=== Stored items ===
====

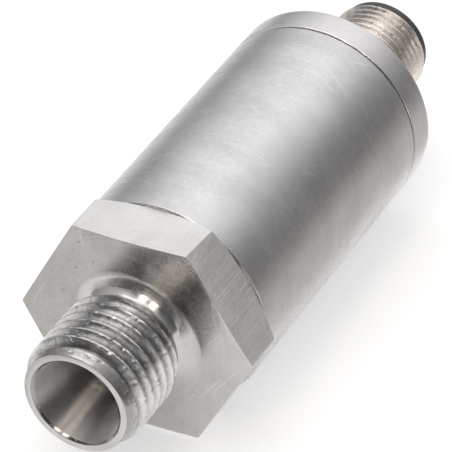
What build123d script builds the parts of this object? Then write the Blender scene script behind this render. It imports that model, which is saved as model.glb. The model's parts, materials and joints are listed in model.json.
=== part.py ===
from build123d import *
from math import cos, radians, sin, sqrt, tan
import os

# Pressure sensor: a cone stud for a compression fitting, a hexagon, a round steel housing and a
# round four-pole plug connector. It lies on its housing with one flat of the hexagon facing up.
# Sizes are in millimetres. A station is a distance along the sensor's axis from the front face of
# the hexagon, positive towards the connector. The finished part's axis runs along +Y.

# General clearances
SLIP = 0.03  # between turned pieces that slide or press together
LOOSE = 0.1  # between moulded or electrical pieces and what holds them
EDGE_BREAK = 0.15  # small chamfer on turned edges

# Stud with an external thread at its full diameter
STUD_LENGTH = 12.75
STUD_THREAD_DIAMETER = 13.86
NOSE_FACE_DIAMETER = 12.15
NOSE_LENGTH = 1.5
NOSE_TAPER = 10.0  # degrees from the axis
RELIEF_DIAMETER = 11.7
RELIEF_START = 1.4  # distance of the relief groove from the hexagon's face
RELIEF_END = 2.95
COLLAR_DIAMETER = 13.0
COLLAR_HEIGHT = 0.7
COLLAR_FOOT_DIAMETER = 15.1

# Cone mouth and pressure channel
TUBE_BORE_DIAMETER = 8.2
TUBE_BORE_DEPTH = 10.0
CONE_MOUTH_DIAMETER = 10.1
CONE_ANGLE = 24.0  # included angle in degrees
MOUTH_BEVEL = 0.28
CHANNEL_DIAMETER = 6.0

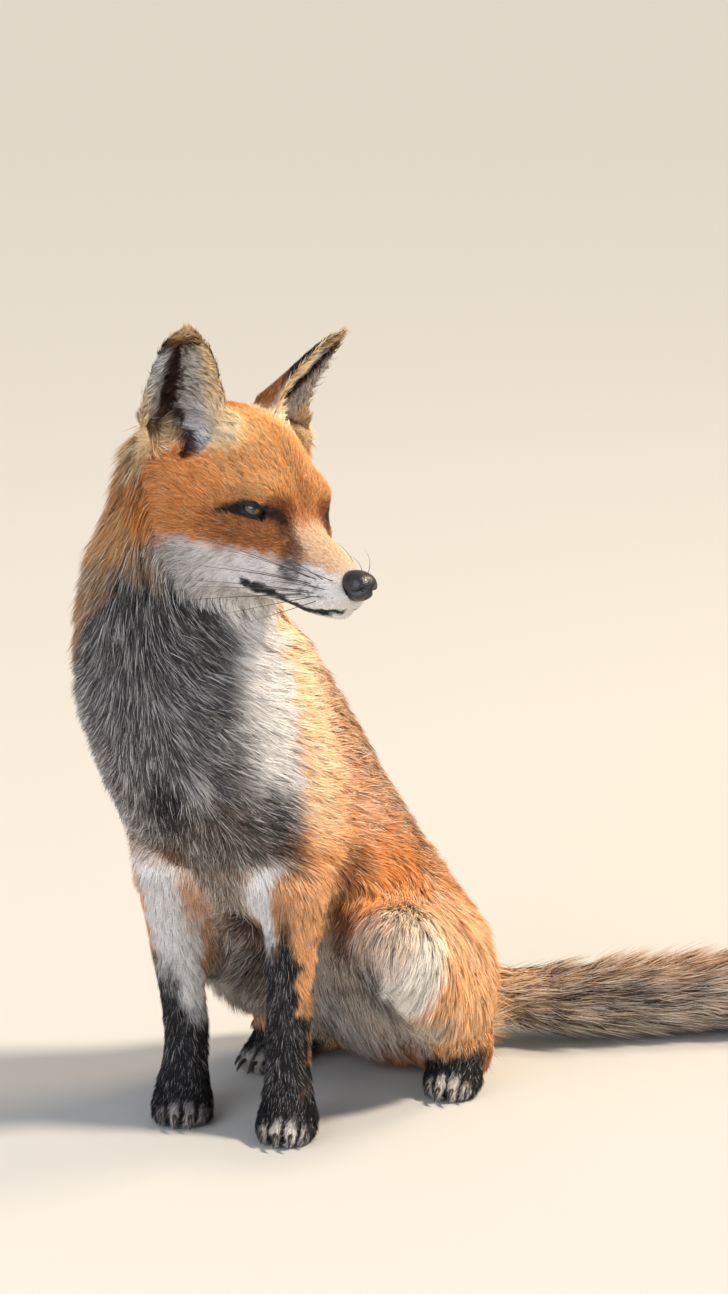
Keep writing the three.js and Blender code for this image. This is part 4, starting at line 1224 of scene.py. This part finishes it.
def blades(name, chosen, bent):
    """Joins the chosen hairs into one piece, each a thin blade drawn to a point."""
    n = int(chosen.sum())
    r, t = sunk[chosen], tip[chosen]
    f, w = flat[chosen], half[chosen][:, None]
    rows = [(r - f * w, r + f * w)]
    shades = [root_colour[chosen]] * 2
    if bent:
        m = bend[chosen]
        rows.append((m - f * w * 0.8, m + f * w * 0.8))
        shades += [mid_colour[chosen]] * 2
    points = np.stack([p for row in rows for p in row] + [t], axis=1)
    shades = np.stack(shades + [tip_colour[chosen]], axis=1)
    pattern = [(0, 1, 3), (0, 3, 2), (2, 3, 4)] if bent else [(0, 1, 2)]
    size = points.shape[1]
    faces = (np.array(pattern)[None] + (np.arange(n) * size)[:, None, None]).reshape(-1, 3)
    mesh = bpy.data.meshes.new(name)
    mesh.vertices.add(n * size)
    mesh.vertices.foreach_set("co", points.astype(np.float32).ravel())
    mesh.loops.add(len(faces) * 3)
    mesh.loops.foreach_set("vertex_index", faces.astype(np.int32).ravel())
    mesh.polygons.add(len(faces))
    mesh.polygons.foreach_set("loop_start", np.arange(len(faces), dtype=np.int32) * 3)
    mesh.polygons.foreach_set("use_smooth", np.ones(len(faces), bool))
    mesh.update(calc_edges=True)
    shade = np.ones((n * size, 4), np.float32)
    shade[:, :3] = shades.reshape(-1, 3)
    mesh.color_attributes.new("markings", "FLOAT_COLOR", "POINT").data.foreach_set("color", shade.ravel())
    spots = [(-0.5, -0.5), (0.5, -0.5)]
    spots += [(-0.4, 0.1), (0.4, 0.1)] if bent else []
    spots = np.array(spots + [(0, 0.5)]) * PATCH
    on_map = np.clip(unwrap(chosen), PATCH, 1 - PATCH)[:, None] + spots
    layer = mesh.uv_layers.new(name="OFBake")
    layer.data.foreach_set("uv", on_map.reshape(-1, 2)[faces.ravel()].astype(np.float32).ravel())
    piece = bpy.data.objects.new(name, mesh)
    bpy.context.scene.collection.objects.link(piece)
    mesh.materials.append(hair_material)
    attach(piece, "root")


# Fox hair: satin, with the markings' colour, and small changes of tone from hair to hair.
hair_material, shader = new_material("fox guard hair")
coloured = add(hair_material, "ShaderNodeVertexColor", layer_name="markings")
place = add(hair_material, "ShaderNodeTexCoord")
grain = add(hair_material, "ShaderNodeTexNoise", {"Vector": (place, "Object"), "Scale": 700, "Detail": 2})
change = add(hair_material, "ShaderNodeMapRange", {"Value": (grain, "Fac"), "To Min": 0.82, "To Max": 1.18})
inputs = {"Color": (coloured, "Color"), "Value": (change, "Result")}
toned = add(hair_material, "ShaderNodeHueSaturation", inputs)
join(hair_material, toned, "Color", shader, "Base Color")
shader.inputs["Roughness"].default_value = 0.55
shader.inputs["Specular IOR Level"].default_value = 0.3

# One piece for each region. The large ones are parted along the middle of the body.
region = np.argmax(np.stack([at_roots(values) for values in share.values()], axis=1), axis=1)
leftward, behind = off_middle(in_body(root))
left, ahead = leftward > 0, behind < 0
LONG = {"tail", "ear_in"}
for i, name in enumerate(share):
    here = region == i
    if name in ("ear_in", "ear"):
        blades("coat_" + name, here, name in LONG)
    elif name in ("thigh", "neck"):
        blades(f"coat_{name}_left", here & left, True)
        blades(f"coat_{name}_right", here & ~left, True)
    elif name == "trunk":
        blades("coat_chest_left", here & ahead & left, True)
        blades("coat_chest_right", here & ahead & ~left, True)
        blades("coat_flank_left", here & ~ahead & left, True)
        blades("coat_flank_right", here & ~ahead & ~left, True)
    elif name == "face":
        blades("coat_face_left", here & (in_head(root)[:, 1] > 0), False)
        blades("coat_face_right", here & (in_head(root)[:, 1] <= 0), False)
    else:
        blades("coat_" + name, here, name in LONG)

# Underfur: soft and dull, with fine tangled bumps, and darker than the hair over it: partly its own greyer
# tone, partly painted shade under the coat, deepest where the hairs' roots are darkest.
under, shader = new_material("fox underfur")
coloured = add(under, "ShaderNodeVertexColor", layer_name="markings")
place = add(under, "ShaderNodeTexCoord")
tangle = add(under, "ShaderNodeTexNoise", {"Vector": (place, "Object"), "Scale": 900, "Detail": 4})
change = add(under, "ShaderNodeMapRange", {"Value": (tangle, "Fac"), "To Min": 0.6, "To Max": 1.35})
toned = add(under, "ShaderNodeHueSaturation", {"Color": (coloured, "Color"), "Value": (change, "Result")})
join(under, toned, "Color", shader, "Base Color")
bump = add(under, "ShaderNodeBump", {"Height": (tangle, "Fac"), "Strength": 0.6, "Distance": 0.001})
join(under, bump, "Normal", shader, "Normal")
shader.inputs["Roughness"].default_value = 0.9
skin.data.materials.append(under)
shade = np.ones((len(skin_points), 4), np.float32)
# Painted shade under the hairs, on the underfur's own greyer tone: the markings darkened to 0.72 and below.
shade[:, :3] = colour * (0.72 - 0.5 * bands_and_shade)[:, None]
skin.data.color_attributes.new("markings", "FLOAT_COLOR", "POINT").data.foreach_set("color", shade.ravel())

# ---- Floor and light ----
# A wide matt plaster floor in a pale studio, lit by a sun-like key high on the fox's left, a large cool
# fill in front and a small warm lamp behind.
FLOOR_SIZE = 90
bpy.ops.object.select_all(action="DESELECT")
bpy.ops.mesh.primitive_plane_add(size=FLOOR_SIZE, location=(0, 0, 0))
floor = bpy.context.active_object
floor.name = "floor"
plaster, shader = new_material("pale plaster floor")
shader.inputs["Base Color"].default_value = (*linear("#c6c4c0"), 1)
shader.inputs["Roughness"].default_value = 0.9
floor.data.materials.append(plaster)

world = bpy.data.worlds.new("studio")
world.use_nodes = True
sky = world.node_tree.nodes["Background"]
sky.inputs["Color"].default_value = (*linear("#e6eaee"), 1)
sky.inputs["Strength"].default_value = 0.5
bpy.context.scene.world = world
bpy.context.scene.view_settings.view_transform = "Standard"


def lamp(name, kind, turn, height, distance, size, power, colour):
    """A lamp that looks at the fox's chest from `turn` degrees round it. A sun's size is its angle."""
    data = bpy.data.lights.new(name, kind)
    data.energy = power
    data.color = tuple(linear(colour))
    if kind == "AREA":
        data.size = size
    else:
        data.angle = math.radians(size)
    light = bpy.data.objects.new(name, data)
    a = math.radians(turn)
    centre = Vector((0, 0, 0.3))
    light.location = Vector((math.sin(a) * distance, -math.cos(a) * distance, height))
    light.rotation_euler = (centre - light.location).to_track_quat("-Z", "Y").to_euler()
    bpy.context.scene.collection.objects.link(light)


lamp("key light", "SUN", 112, 2.8, 2.2, 9, 3.9, "#fff0da")
lamp("fill light", "AREA", -10, 1.4, 2.4, 1.8, 33, "#e8efff")
lamp("rim light", "AREA", 150, 2.2, 1.6, 0.7, 30, "#ffe6bf")
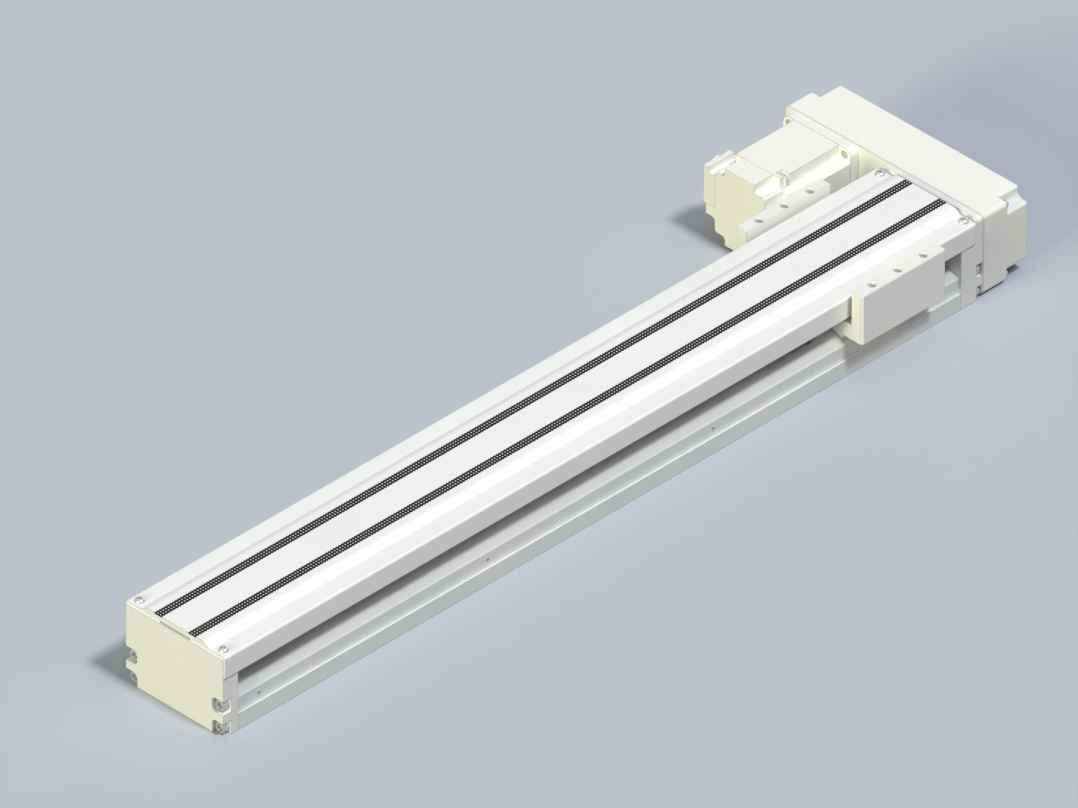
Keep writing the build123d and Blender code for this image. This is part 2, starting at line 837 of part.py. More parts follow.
def make_pulley(y, bore):
    """Toothed pulley with two flanges, centred on a shaft at y."""
    teeth = Circle(pulley_radius)
    for tooth in range(pulley_teeth):
        turned = Rot(0, 0, (tooth + 0.5) * 360 / pulley_teeth)
        teeth -= turned * Pos(pulley_radius, 0) * Circle(tooth_space_radius)
    teeth -= Circle(bore / 2)
    centre = Pos(y, axis_height)
    tooth_front = pulley_front + pulley_flange_thickness
    tooth_rear = tooth_front + pulley_tooth_length
    pulley = along(centre * teeth, tooth_front, tooth_rear)
    flange = 2 * (pulley_radius + pulley_flange_rise)
    pulley += ring(flange, bore, pulley_front, tooth_front, y)
    pulley += ring(flange, bore, tooth_rear, pulley_rear, y)
    return pulley


def make_drive_belt():
    """Belt loop round both pulleys, with an even gap to the tooth tips."""
    centre = Pos(axis_spacing / 2, axis_height)
    outer = SlotCenterToCenter(axis_spacing, 2 * (belt_inner_radius + belt_thickness))
    inner = SlotCenterToCenter(axis_spacing, 2 * belt_inner_radius)
    return along(centre * (outer - inner), belt_front, belt_front + belt_width)


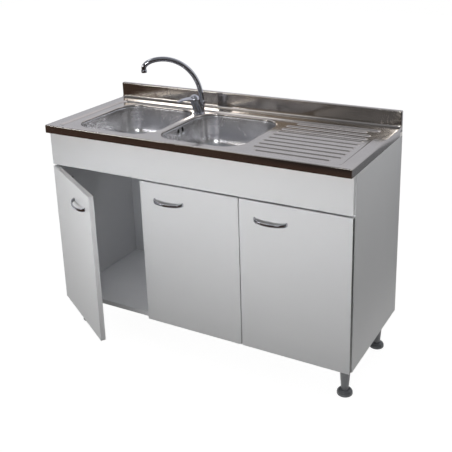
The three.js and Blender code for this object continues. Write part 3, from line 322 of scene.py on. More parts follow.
# %% Wood finish
def spruce():
    """Rings are bands across a stretched and slightly bent place; fibres are a finer noise."""
    material, tree = empty_material("spruce_planed_batten")
    place = add(tree, "TexCoord").outputs["Object"]
    trunk = add(tree, "Mapping", Vector=place, Scale=(1.6, 70.0, 70.0))
    bands = {"bands_direction": "Y"}
    rings = add(tree, "TexWave", bands, Vector=trunk, Scale=0.7, Distortion=5.0, Detail=3.0)
    tones = [(0.1, "#c9a877"), (0.75, "#b98f5c"), (0.95, "#946a3c")]
    hue = add(tree, "ValToRGB", {"stops": tones}, Fac=rings.outputs["Fac"])
    fibre = add(tree, "Mapping", Vector=place, Scale=(12.0, 900.0, 900.0))
    fuzz = add(tree, "TexNoise", Vector=fibre, Scale=1.0, Detail=4.0)
    relief = add(tree, "Bump", Height=fuzz, Distance=6e-5)
    shader = add(tree, "BsdfPrincipled", Base_Color=hue, Roughness=0.72, Normal=relief)
    add(tree, "OutputMaterial", Surface=shader)
    return material


# %% Finishes of the boards and fittings that stay
FINISH_OF_SLOT = {
    "steel": TOP_STEEL, "chrome": CHROME, "waste": WASTE_STEEL, "hinge": NICKEL,
    "laminate": MELAMINE, "board": INNER_BOARD, "batten": spruce(),
    "leg": LEG_PLASTIC, "foot": FOOT_PLASTIC, "plastic": HOUSING_PLASTIC,
}
FINISH_OF_NODE = {"back_panel": HARDBOARD, "right_door": PAINTED_SHADE_EDGE}
for node, slot in SLOT_OF.items():
    solid = frame["nodes"][node].data
    solid.materials.clear()
    solid.materials.append(FINISH_OF_NODE.get(node, FINISH_OF_SLOT[slot]))
print("finishes given to", len(SLOT_OF), "solids")

# %% [markdown]
# ## The pressed top
#
# The real top is one sheet: its front and sides are folded down, its back is folded up into an
# upstand, and a press sinks the working field by 5 mm and raises the drainboard's ribs.
# What a press makes is a height for each point of a plan, so it is one grid with a height function.

# %% Sizes of the top
RIM_DROP, RIM_RADIUS, SHEET = 30.0, 4.0, 1.0
EDGE_ROW = 0.8  # a low last row of faces keeps the sheet's folded edge out of the shading
UPSTAND, UPSTAND_THICKNESS, COVE = 60.0, 18.0, 9.0
FACE_Y = DEPTH - UPSTAND_THICKNESS
FIELD_LOW, FIELD_HIGH = np.array([45.0, 20.0]), np.array([WIDTH - 45.0, 425.0])
FIELD_CORNER, FIELD_DROP, STEP_RUN, STEP_SPILL = 24.0, 5.0, 5.0, 1.0
FIELD_Z = HEIGHT - FIELD_DROP
BOWLS = np.array([[253.5, 233.0], [614.0, 233.0]])
BOWL_HALF, BOWL_CORNER, BOWL_DEPTH = np.array([166.0, 178.0]), 80.0, 150.0
LIP, LIP_SKIRT = 6.0, 3.0
FIRST_RIB, LAST_RIB, RIBS = 62.0, 398.0, 10
RIB_Y = np.linspace(FIRST_RIB, LAST_RIB, RIBS)
RIB_LEFT, RIB_RIGHT, RIB_HALF, RIB_RISE, RIB_CORNER = 817.0, 1132.0, 7.0, 4.0, 50.0
RIB_SPILL, RIB_CROWN = 1.5, 1.15  # how far a rib's slope runs on, and how pointed its top is


# %% The height of the pressed sheet
def corner_distance(x, y, low, high, corner):
    """Distance from a rectangle with round corners, negative inside: how far a point lies beyond
    the inner rectangle of the corners' centres, less the corners' radius."""
    centre, half = (low + high) / 2, (high - low) / 2 - corner
    beyond_x, beyond_y = abs(x - centre[0]) - half[0], abs(y - centre[1]) - half[1]
    outside = np.hypot(np.maximum(beyond_x, 0), np.maximum(beyond_y, 0))
    return outside + np.minimum(np.maximum(beyond_x, beyond_y), 0) - corner


def ease(share):
    """Smooth step: 3 t squared less 2 t cubed, with t held between 0 and 1."""
    share = np.clip(share, 0, 1)
    return share * share * (3 - 2 * share)


def rib_ends(y):
    """The ribs nearest the front and back are shorter, so that together they have round corners:
    the inset is the corner's radius less the root of its square less the square of the depth."""
    to_edge = np.minimum(y - RIB_Y[0], RIB_Y[-1] - y) + RIB_HALF
    into = np.maximum(RIB_CORNER - to_edge, 0)
    inset = RIB_CORNER - np.sqrt(RIB_CORNER**2 - into**2)
    return RIB_LEFT + RIB_HALF + inset, RIB_RIGHT - RIB_HALF - inset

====

=== Request ===
Return verbatim the lines that run from the line containing "Keep writing the build123d" through the line containing "return pulley", inclusive.

=== Worked solution ===
Keep writing the build123d and Blender code for this image. This is part 2, starting at line 837 of part.py. More parts follow.
def make_pulley(y, bore):
    """Toothed pulley with two flanges, centred on a shaft at y."""
    teeth = Circle(pulley_radius)
    for tooth in range(pulley_teeth):
        turned = Rot(0, 0, (tooth + 0.5) * 360 / pulley_teeth)
        teeth -= turned * Pos(pulley_radius, 0) * Circle(tooth_space_radius)
    teeth -= Circle(bore / 2)
    centre = Pos(y, axis_height)
    tooth_front = pulley_front + pulley_flange_thickness
    tooth_rear = tooth_front + pulley_tooth_length
    pulley = along(centre * teeth, tooth_front, tooth_rear)
    flange = 2 * (pulley_radius + pulley_flange_rise)
    pulley += ring(flange, bore, pulley_front, tooth_front, y)
    pulley += ring(flange, bore, tooth_rear, pulley_rear, y)
    return pulley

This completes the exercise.